ELECTIONS PROFESSIONNELLES: Inconstitutionnalité de l’exclusion de l’électorat de certains salariés.
Aux termes de l’article L.2314-18 du Code du travail, « sont électeurs les salariés des deux sexes, âgés de seize ans révolus, travaillant depuis trois mois au moins dans l’entreprise et n’ayant fait l’objet d’aucune interdiction, déchéance ou incapacité relatives à leurs droits civiques ». Selon le syndicat à l’initiative de la QPC, ces dispositions méconnaitraient « le principe de participation des travailleurs dès lors que, telles qu’interprétées par la Cour de cassation, elles privent les salariés susceptibles d’être assimilés à l’employeur de la qualité d’électeur aux élections professionnelles, et donc de toute représentation au comité social et économique ». Le Conseil Constitutionnel, considérant qu’ « en privant des salariés de toute possibilité de participer en qualité d’électeur à l’élection du comité social et économique, au seul motif qu’ils disposent d’une telle délégation ou d’un tel pouvoir de représentation, ces dispositions portent une atteinte manifestement disproportionnée au principe de participation des travailleurs », les a déclarées contraires à la Constitution. L’abrogation de l’article L. 2314-18 du Code du travail est toutefois reportée au 31 octobre 2022 (CC, 19 nov. 2021, n°2021-947 QPC).
COVID-19: Prolongation du dispositif des arrêts de travail dérogatoires.
Un décret du 8 janvier 2021 a institué la possibilité, pour les salariés mis à l’isolement parce qu’ils sont cas contact ou parce qu’ils présentent une vulnérabilité importante, sans possibilité de télétravail ou d’activité partielle, de bénéficier d’un arrêt de travail indemnisé dans les conditions de droit commun. Ce dispositif, qui devait s’appliquer jusqu’au 30 septembre 2021, a été prolongé jusqu’au 31 décembre 2021 (D. n°2021-1412 du 29 oct. 2021, JO du 30 oct.).
PRESENCE PARENTALE: Assouplissement des conditions de renouvellement du congé.

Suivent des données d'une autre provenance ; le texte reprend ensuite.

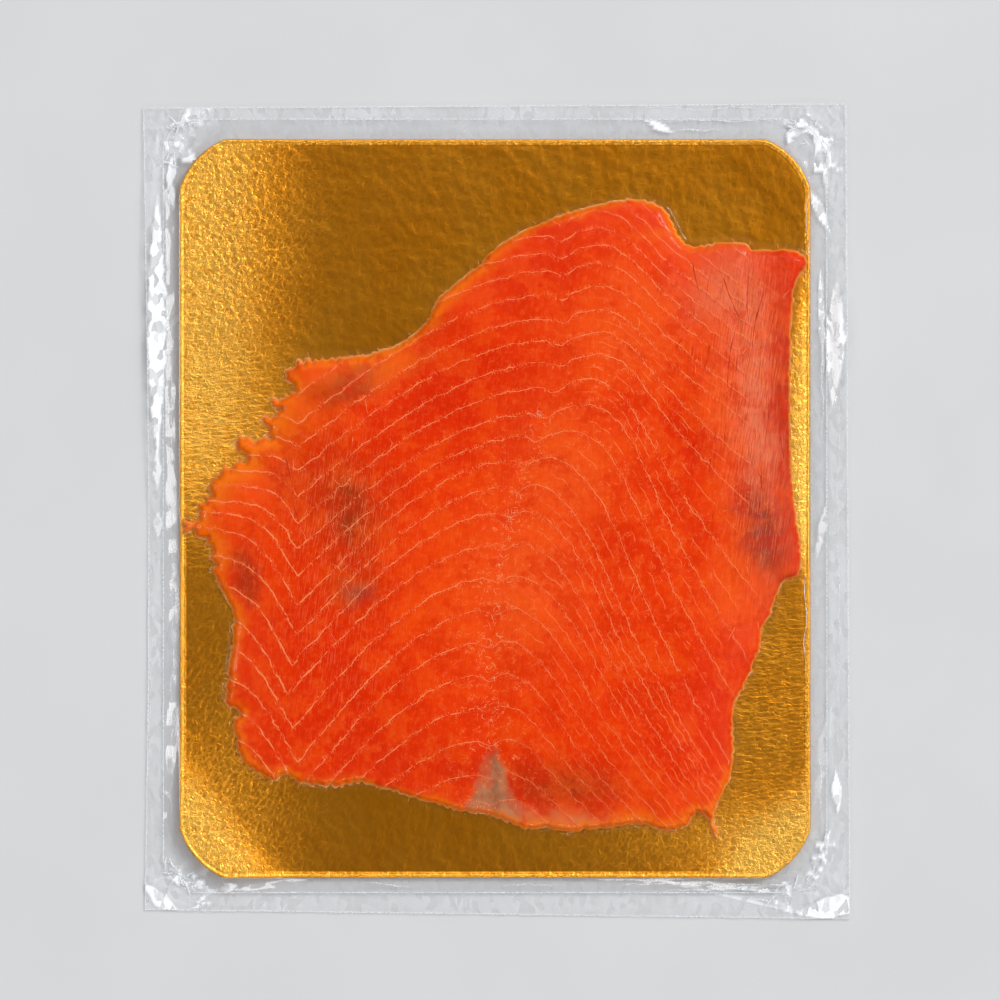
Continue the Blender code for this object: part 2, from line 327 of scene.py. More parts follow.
class Recipe:
    """One material's node tree, with short calls for the nodes that it is made of."""

    def __init__(self, name):
        """Starts an empty material."""
        self.material = bpy.data.materials.new(name)
        self.material.use_nodes = True
        self.tree = self.material.node_tree
        self.tree.nodes.clear()

    def node(self, kind, feeds=None, **settings):
        """Any node of this material."""
        return build_node(self.tree, kind, feeds, **settings)

    def place_mm(self, scale=(1, 1, 1), turn=0.0):
        """Object coordinates in millimetres, turned and then stretched in plan."""
        source = self.node("ShaderNodeTexCoord").outputs["Object"]
        feeds = {"Vector": source, "Angle": math.radians(turn)}
        turned = self.node("ShaderNodeVectorRotate", feeds, rotation_type="Z_AXIS").outputs[0]
        stretch = [share / MM for share in scale]
        return self.node("ShaderNodeMapping", {"Vector": turned, "Scale": stretch}).outputs[0]

    def value(self, name):
        """A number stored on the mesh."""
        return self.node("ShaderNodeAttribute", attribute_name=name).outputs["Fac"]

    def colour(self, name):
        """A colour stored on the mesh."""
        return self.node("ShaderNodeAttribute", attribute_name=name).outputs["Color"]

    def noise(self, place, scale, detail=2.0, roughness=0.5, distortion=0.0):
        """Cloudy noise from 0 to 1, with scale lumps to the millimetre."""
        feeds = {"Vector": place, "Scale": scale, "Detail": detail, "Roughness": roughness}
        feeds["Distortion"] = distortion
        return self.node("ShaderNodeTexNoise", feeds, noise_dimensions="2D").outputs["Fac"]

    def warped(self, place, scale, reach):
        """The place, pushed about by smooth noise."""
        feeds = {"Vector": place, "Scale": scale}
        noise = self.node("ShaderNodeTexNoise", feeds, noise_dimensions="2D")
        feeds = {0: noise.outputs["Color"], 1: (reach, reach, 0), 2: place}
        return self.node("ShaderNodeVectorMath", feeds, operation="MULTIPLY_ADD").outputs[0]

    def cells(self, place, scale, output, feature="F1"):
        """One output of a field of flat cells."""
        feeds = {"Vector": place, "Scale": scale}
        made = self.node("ShaderNodeTexVoronoi", feeds, voronoi_dimensions="2D", feature=feature)
        return made.outputs[output]

    def maths(self, operation, *values):
        """Sums with plain numbers and sockets."""
        return self.node("ShaderNodeMath", dict(enumerate(values)), operation=operation).outputs[0]

    def times(self, first, second):
        """The product of two numbers."""
        return self.maths("MULTIPLY", first, second)

    def remap(self, value, low, high, to_low=0.0, to_high=1.0):
        """Low to high, eased into another range and held beyond its ends."""
        feeds = {"Value": value, "From Min": low, "From Max": high}
        feeds.update({"To Min": to_low, "To Max": to_high})
        return self.node("ShaderNodeMapRange", feeds, interpolation_type="SMOOTHSTEP").outputs[0]

    def mixed(self, share, first, second):
        """A share of the second colour in the first."""
        made = self.node("ShaderNodeMix", {0: share, 6: first, 7: second}, data_type="RGBA")
        return made.outputs[2]

    def bump(self, height, strength, distance):
        """Normals that follow a height, as deep as the distance in metres."""
        feeds = {"Height": height, "Strength": strength, "Distance": distance}
        return self.node("ShaderNodeBump", feeds).outputs[0]

    def shader(self, kind, **feeds):
        """A shader, with its sockets named with _ for a space."""
        feeds = {name.replace("_", " "): value for name, value in feeds.items()}
        return self.node("ShaderNodeBsdf" + kind, feeds).outputs[0]

    def shader_mix(self, share, first, second):
        """A share of the second shader in the first."""
        return self.node("ShaderNodeMixShader", {0: share, 1: first, 2: second}).outputs[0]

    def finish(self, surface):
        """The material, with this surface."""
        self.node("ShaderNodeOutputMaterial", {"Surface": surface})
        return self.material


# ---------------------------------------------------------------- beads along paths

# Half width, waver and waver length of the beads, in millimetres, and their count of sides.
FRINGE_BEADS = (0.15, 0.12, 1.6, 5)
FIBRE_BEADS = (0.12, 0.15, 1.2, 5)
CRACK_BEADS = (0.16, 0.25, 2.2, 5)
CREASE_BEADS = (0.13, 0.18, 2.5, 6)


def spaced(path, step):
    """The same path with points at even steps along it."""
    path = np.asarray(path, float)
    along = np.concatenate(([0], np.cumsum(np.hypot(*np.diff(path, axis=0).T))))
    marks = np.linspace(0, along[-1], max(3, round(along[-1] / step) + 1))
    return np.column_stack([np.interp(marks, along, path[:, axis]) for axis in (0, 1)])


def taper(count, blunt=0.6):
    """Widths that swell from nothing at both ends of a path."""
    return np.maximum(np.sin(math.pi * np.linspace(0, 1, count)), 0.02) ** blunt


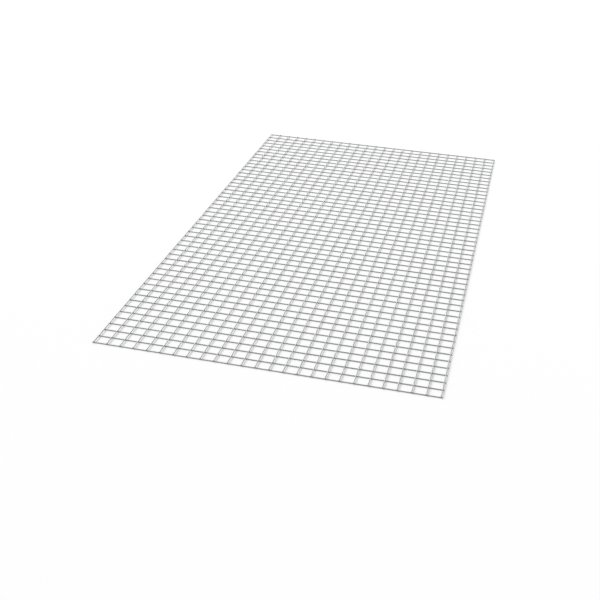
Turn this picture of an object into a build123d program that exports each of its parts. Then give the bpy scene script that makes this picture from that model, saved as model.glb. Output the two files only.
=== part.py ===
from build123d import *
import os

# Welded wire mesh panel, lying flat: cross wires underneath, line wires on top of them
# Origin: under the centre of the panel, on the level surface that it rests on
# Axes: +X across the panel, +Y along it, +Z up; lengths in millimetres

# Driving dimensions of the wire and the grid
wire_diameter = 4.0
cell_across = 50.0
cell_along = 50.0
cells_across = 25
cells_along = 50

# Driving dimensions of the welds and the sheared ends
weld_set_down = 0.5
cross_wire_stub = 6.0
line_wire_stub = 3.0

# How finely the panel is drawn: flats round a wire, and lengthwise bays
wire_flats = 8
bay_count = 4

# Where the wires run, worked out from the dimensions above
half_width = cells_across * cell_across / 2
half_length = cells_along * cell_along / 2
line_wire_xs = [column * cell_across - half_width for column in range(cells_across + 1)]
cross_wire_ys = [row * cell_along - half_length for row in range(cells_along + 1)]
cross_wire_z = wire_diameter / 2
line_wire_z = cross_wire_z + wire_diameter - weld_set_down
cross_wire_end = half_width + cross_wire_stub
line_wire_end = half_length + line_wire_stub


def wire_sections(centres):
    """Draws one wire's section, flat underneath, at each of the given centres."""
    with Locations(*centres):
        RegularPolygon(
            radius=wire_diameter / 2,
            side_count=wire_flats,
            major_radius=False,
            rotation=180 / wire_flats,
        )


def mesh_bay(cross_ys, bay_start, bay_end):
    """One bay of the panel: its cross wires with every line wire welded across them."""
    with BuildPart() as bay:
        # Cross wires, lying on the ground and sticking out past the outer line wires
        with BuildSketch(Plane.YZ.offset(-cross_wire_end)):
            wire_sections([(y, cross_wire_z) for y in cross_ys])
        extrude(amount=2 * cross_wire_end)
        # Line wires on top, pressed down into each cross wire by the weld
        with BuildSketch(Plane.XZ.offset(-bay_end)):
            wire_sections([(x, line_wire_z) for x in line_wire_xs])
        extrude(amount=bay_end - bay_start)
    return bay


# The panel is one welded sheet, drawn in bays that meet half-way along a cell
os.makedirs("parts", exist_ok=True)
cross_wire_count = len(cross_wire_ys)
bay_start = -line_wire_end
for bay_index in range(bay_count):
    first = bay_index * cross_wire_count // bay_count
    beyond = (bay_index + 1) * cross_wire_count // bay_count
    last_bay = beyond == cross_wire_count
    bay_end = line_wire_end if last_bay else cross_wire_ys[beyond] - cell_along / 2
    bay = mesh_bay(cross_wire_ys[first:beyond], bay_start, bay_end)
    bay.part.label = f"mesh_bay_{bay_index + 1}"
    export_step(bay.part, f"parts/{bay.part.label}.step")
    bay_start = bay_end
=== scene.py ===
# %% [markdown]
# A welded wire mesh panel, lying flat in a white studio and seen from the front and above.
# The sheet is a grid of zinc-coated steel wires: line wires run along it, on top, and cross wires
# run across it, underneath. Each place where two of them cross is a resistance weld.
# The frame that is loaded here is the same sheet as plain eight-sided bars, at its real size.
# This lesson makes round wires, welds and a zinc finish that fit that frame.

# %% Load the frame
from math import pi, radians

import bmesh
import bpy
import numpy as np
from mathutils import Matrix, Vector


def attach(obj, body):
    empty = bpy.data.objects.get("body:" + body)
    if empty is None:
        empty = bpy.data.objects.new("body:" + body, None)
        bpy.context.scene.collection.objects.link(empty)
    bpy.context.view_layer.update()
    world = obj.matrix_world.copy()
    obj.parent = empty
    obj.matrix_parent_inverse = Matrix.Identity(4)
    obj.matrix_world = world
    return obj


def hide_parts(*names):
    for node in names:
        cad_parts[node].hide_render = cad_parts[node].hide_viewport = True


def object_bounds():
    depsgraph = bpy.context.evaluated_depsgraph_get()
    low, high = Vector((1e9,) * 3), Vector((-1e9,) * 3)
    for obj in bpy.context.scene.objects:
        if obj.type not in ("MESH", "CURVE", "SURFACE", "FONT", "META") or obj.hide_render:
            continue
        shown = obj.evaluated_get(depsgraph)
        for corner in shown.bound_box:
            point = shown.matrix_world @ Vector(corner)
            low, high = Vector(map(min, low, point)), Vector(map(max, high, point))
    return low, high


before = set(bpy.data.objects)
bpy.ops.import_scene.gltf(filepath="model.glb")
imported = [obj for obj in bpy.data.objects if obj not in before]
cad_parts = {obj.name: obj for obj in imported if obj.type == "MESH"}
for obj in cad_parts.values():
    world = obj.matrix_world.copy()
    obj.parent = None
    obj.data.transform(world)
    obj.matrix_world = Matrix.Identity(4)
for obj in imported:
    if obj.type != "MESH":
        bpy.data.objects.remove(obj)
cad_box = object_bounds()
bays = sorted(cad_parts)
print("frame:", bays, "box from", tuple(cad_box[0]), "to", tuple(cad_box[1]))

# %% [markdown]
# Where the wires run follows from the frame's box and from a few sizes of the real sheet.
# The wire's diameter, the number of cells and the length of the trimmed ends are such sizes.
# The cell's pitch and the depth that a weld presses one wire into the other could be written
# down too. They are worked out instead, so a frame of another length or width gives a sheet
# that matches it.

# %% Sizes of the sheet, in metres
MM = 0.001
WIRE_DIAMETER = 4 * MM
CELLS_ACROSS = 25
CELLS_ALONG = 50
CROSS_WIRE_STUB = 6 * MM
LINE_WIRE_STUB = 3 * MM

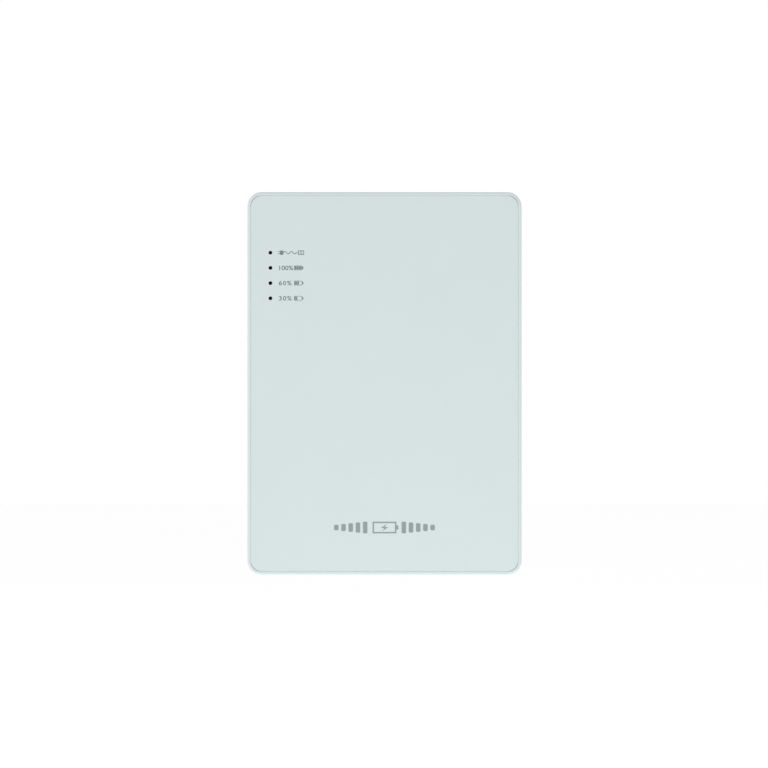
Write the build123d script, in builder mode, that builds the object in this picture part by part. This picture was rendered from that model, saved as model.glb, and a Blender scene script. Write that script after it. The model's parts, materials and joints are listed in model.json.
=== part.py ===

Désormais, lorsque le nombre maximal de 310 jours de congé est atteint pendant une période de 3 ans, les parents d’enfants atteints d’un cancer ou souffrant d’autres pathologies nécessitant des soins lourds pourront notamment le prolonger pour la même durée sans attendre l’expiration de la période de 3 ans (L. n°2021-1484 du 15 nov. 2021, JO du 16 nov.).